Episcopal House of Prayer: An Evening with Bishop Craig Loya and Abbot John Klassen
The Episcopal House of Prayer (EHOP) wants to thank the more than 30 supporters and community members who gathered to celebrate EHOP's spiritual roots last month. It was a beautiful evening of prayer, conversation, and connection, and we're grateful to our community for helping make the House of Prayer the unique and holy place that it is.
This spring and summer, I have often said that “the House feels very alive again.” It was no exception when we gathered the community on Wednesday evening, June 8, to celebrate both our rootedness and our growth into the future. To honor our spiritual and historical legacy, we invited Abbot John Klassen (current abbot of the St.

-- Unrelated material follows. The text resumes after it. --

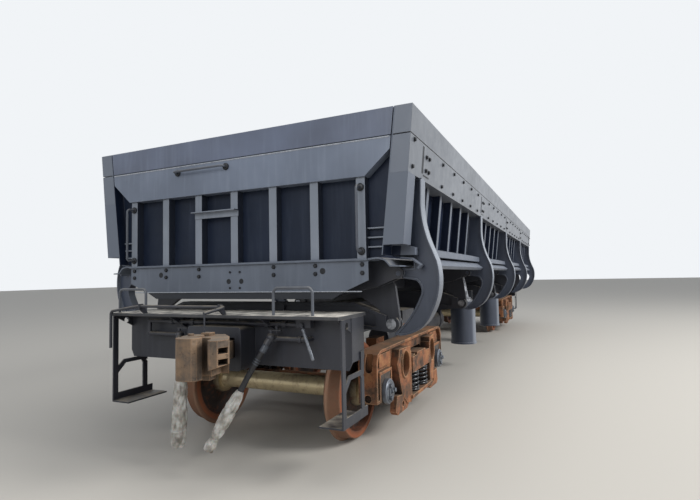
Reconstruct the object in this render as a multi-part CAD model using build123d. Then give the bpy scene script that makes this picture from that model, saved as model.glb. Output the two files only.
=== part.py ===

John’s Abbey) and Bishop Craig Loya (current Bishop of the Episcopal Church in MN) to join us for our usual weekly prayer sit, followed by dinner and conversation. This coming together reflected part of our origin story, when Bishop Bob Anderson and Abbot Jerome Theisen dreamed up this “place apart” in the woods at St. John’s in the mid-eighties.
Back then, the lay folks helped lead the way to make this dream happen—and it is no different now. In the fall of 2021, Joyce McFarland and John Cunningham, both highly involved in the early days, each separately suggested to me that we should bring the Abbott and Bishop together again. Unfortunately, between when Joyce made the suggestion last fall and when we gathered this June, she passed through the veil of life on Friday, May 15. Her generous and supportive spirit carries on at EHoP and beyond.
And the Spirit, indeed, felt palpably alive when we gathered that evening. Abbott John and Bishop Craig, despite having met for the first time on that same day, both spoke of the beauty and importance of spiritual friendship. Each of their predecessors had valued spiritual friendship, and especially in tumultuous times, we recognize that it is often the tender-yet-fierce quality of spiritual friendship that forges pathways for big dreams to come true.
Aelred of Rievaulx wrote as far back as the twelfth century, “friendship is that virtue by which spirits are bound by ties of love and sweetness and out of many are made one.” That evening, it was hard not to feel a shared sense of awe in reflecting on our first three decades of existence—and a sense of excitement about what the next 30 years will look like.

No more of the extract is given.